When we met again in person later that year it was obvious to both of us that this was to be a great union, in which we could freely express our sorrows and continue to celebrate our previous loving and long marriages. Not everyone understood how we could move on together so soon, however, they did not understand that we never intended to forget our first loves. As we took our vows in April 2004, we privately pledged to each other to not only allow expressions of joy at being together, we would also allow the other to express left over emotions at anytime.
Our lives were to change forever when just six weeks after our wedding day, following the second BreastScreen mammogram since being widowed; we were called back. We huddled together as they announced I had breast cancer. We can talk about it now but we both agree we felt dismay and disbelief that we would have to endure this. Why us? The initial shock soon gave way to a shared resolve to deal with this setback. During the struggles we told each other every day we were both very lucky people.

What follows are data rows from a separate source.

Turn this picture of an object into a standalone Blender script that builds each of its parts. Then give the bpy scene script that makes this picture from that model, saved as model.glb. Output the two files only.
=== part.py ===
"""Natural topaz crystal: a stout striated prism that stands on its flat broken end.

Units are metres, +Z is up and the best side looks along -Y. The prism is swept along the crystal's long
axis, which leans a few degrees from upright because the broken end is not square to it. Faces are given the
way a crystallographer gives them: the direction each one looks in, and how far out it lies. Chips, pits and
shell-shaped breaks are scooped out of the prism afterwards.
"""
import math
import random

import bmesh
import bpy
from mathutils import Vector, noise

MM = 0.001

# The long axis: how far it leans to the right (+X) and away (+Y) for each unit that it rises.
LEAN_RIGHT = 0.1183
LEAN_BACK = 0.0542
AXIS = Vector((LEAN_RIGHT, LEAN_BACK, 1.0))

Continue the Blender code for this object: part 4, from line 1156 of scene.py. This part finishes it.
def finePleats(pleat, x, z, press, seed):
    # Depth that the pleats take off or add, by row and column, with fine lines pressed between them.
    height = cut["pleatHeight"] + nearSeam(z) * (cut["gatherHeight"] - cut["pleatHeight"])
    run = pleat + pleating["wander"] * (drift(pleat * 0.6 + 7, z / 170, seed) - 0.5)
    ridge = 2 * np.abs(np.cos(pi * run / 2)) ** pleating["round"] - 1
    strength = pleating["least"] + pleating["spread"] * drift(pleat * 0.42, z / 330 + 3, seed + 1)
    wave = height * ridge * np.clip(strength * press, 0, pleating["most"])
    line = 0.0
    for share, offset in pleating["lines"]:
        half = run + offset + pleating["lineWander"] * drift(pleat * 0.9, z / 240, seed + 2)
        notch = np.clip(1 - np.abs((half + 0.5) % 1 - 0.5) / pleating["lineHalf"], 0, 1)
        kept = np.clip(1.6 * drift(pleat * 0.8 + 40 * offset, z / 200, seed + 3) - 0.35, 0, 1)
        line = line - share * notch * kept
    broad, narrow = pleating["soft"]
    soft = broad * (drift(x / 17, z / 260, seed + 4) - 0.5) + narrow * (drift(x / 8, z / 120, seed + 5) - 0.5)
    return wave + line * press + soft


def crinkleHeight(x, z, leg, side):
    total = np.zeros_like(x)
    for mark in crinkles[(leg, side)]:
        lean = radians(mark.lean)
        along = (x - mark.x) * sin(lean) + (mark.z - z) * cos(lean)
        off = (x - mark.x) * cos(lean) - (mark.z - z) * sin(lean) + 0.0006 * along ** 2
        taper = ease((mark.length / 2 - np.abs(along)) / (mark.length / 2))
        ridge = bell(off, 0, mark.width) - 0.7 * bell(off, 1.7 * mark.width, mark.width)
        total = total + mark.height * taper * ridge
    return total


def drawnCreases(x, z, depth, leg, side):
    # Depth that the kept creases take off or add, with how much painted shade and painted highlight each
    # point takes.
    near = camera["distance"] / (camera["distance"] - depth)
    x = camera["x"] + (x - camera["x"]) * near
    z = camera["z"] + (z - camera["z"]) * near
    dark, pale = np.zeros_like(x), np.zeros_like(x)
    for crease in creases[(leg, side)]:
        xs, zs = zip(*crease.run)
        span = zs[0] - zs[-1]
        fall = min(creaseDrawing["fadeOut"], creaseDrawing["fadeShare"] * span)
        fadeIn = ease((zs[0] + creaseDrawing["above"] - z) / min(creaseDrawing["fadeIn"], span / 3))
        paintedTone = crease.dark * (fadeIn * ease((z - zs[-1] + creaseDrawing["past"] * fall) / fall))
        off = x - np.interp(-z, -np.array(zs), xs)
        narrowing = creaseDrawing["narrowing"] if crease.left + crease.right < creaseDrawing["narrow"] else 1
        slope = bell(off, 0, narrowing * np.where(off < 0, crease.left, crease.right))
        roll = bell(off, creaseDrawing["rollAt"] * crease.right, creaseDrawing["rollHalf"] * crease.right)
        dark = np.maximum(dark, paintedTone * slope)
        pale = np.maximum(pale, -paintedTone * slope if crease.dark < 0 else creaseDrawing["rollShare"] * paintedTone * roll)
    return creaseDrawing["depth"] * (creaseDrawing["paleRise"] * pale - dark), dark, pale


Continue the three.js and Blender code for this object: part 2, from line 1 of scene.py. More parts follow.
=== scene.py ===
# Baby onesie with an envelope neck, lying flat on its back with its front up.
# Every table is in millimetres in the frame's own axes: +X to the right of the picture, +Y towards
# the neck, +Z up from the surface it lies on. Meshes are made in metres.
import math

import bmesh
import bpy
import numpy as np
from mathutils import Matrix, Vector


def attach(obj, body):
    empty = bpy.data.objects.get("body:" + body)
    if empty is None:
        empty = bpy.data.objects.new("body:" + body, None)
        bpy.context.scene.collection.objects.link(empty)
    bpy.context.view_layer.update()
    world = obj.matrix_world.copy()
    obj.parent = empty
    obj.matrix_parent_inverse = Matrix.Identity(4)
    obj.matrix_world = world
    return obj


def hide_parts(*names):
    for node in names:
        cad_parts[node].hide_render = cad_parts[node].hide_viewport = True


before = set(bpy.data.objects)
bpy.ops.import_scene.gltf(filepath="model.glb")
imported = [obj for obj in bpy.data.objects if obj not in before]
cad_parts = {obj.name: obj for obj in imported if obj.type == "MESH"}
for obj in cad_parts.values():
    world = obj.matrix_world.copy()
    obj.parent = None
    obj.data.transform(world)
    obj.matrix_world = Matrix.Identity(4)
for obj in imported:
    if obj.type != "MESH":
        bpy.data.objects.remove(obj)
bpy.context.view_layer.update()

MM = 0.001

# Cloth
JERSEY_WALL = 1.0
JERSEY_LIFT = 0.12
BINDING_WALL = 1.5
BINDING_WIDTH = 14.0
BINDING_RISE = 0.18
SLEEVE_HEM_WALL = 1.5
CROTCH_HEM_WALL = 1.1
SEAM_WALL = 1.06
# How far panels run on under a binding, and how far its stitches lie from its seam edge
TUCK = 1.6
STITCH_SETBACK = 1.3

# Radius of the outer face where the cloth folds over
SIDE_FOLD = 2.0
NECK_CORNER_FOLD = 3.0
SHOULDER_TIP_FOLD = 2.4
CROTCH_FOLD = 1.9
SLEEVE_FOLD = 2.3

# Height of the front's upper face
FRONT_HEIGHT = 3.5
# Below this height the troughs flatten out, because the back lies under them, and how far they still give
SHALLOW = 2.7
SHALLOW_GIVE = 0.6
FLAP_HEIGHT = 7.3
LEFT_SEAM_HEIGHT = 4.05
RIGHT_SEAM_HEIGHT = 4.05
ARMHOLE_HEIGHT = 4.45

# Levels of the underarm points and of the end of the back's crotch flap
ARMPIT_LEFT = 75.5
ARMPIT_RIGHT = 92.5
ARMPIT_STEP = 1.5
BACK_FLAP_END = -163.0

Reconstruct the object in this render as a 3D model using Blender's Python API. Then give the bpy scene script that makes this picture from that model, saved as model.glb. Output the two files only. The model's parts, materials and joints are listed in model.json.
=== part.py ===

A lesser man would have 'bolted' given the eight years of struggle and pain Roly had witnessed with his first wife.
Instead I had been delivered a strong man who had already learned, the hard way, how to deal with the trauma of breast cancer. I did worry he would crumble under the strain of the aftermath. My operation and treatment were challenging, as I was not the calmest patient and many things went awry. The harder things were, the closer we became.
Fours years on, I am extremely well and we live every day as if it is our last. We enjoy sunsets and flowers and friends and family so much more. We frolic and play like children whenever we can.
Sometimes those old memories still come back and can cause moments of happiness and/or sadness or, occasionally, still some anger. But always we hug and remind each other how lucky we are to have had such love-filled lives.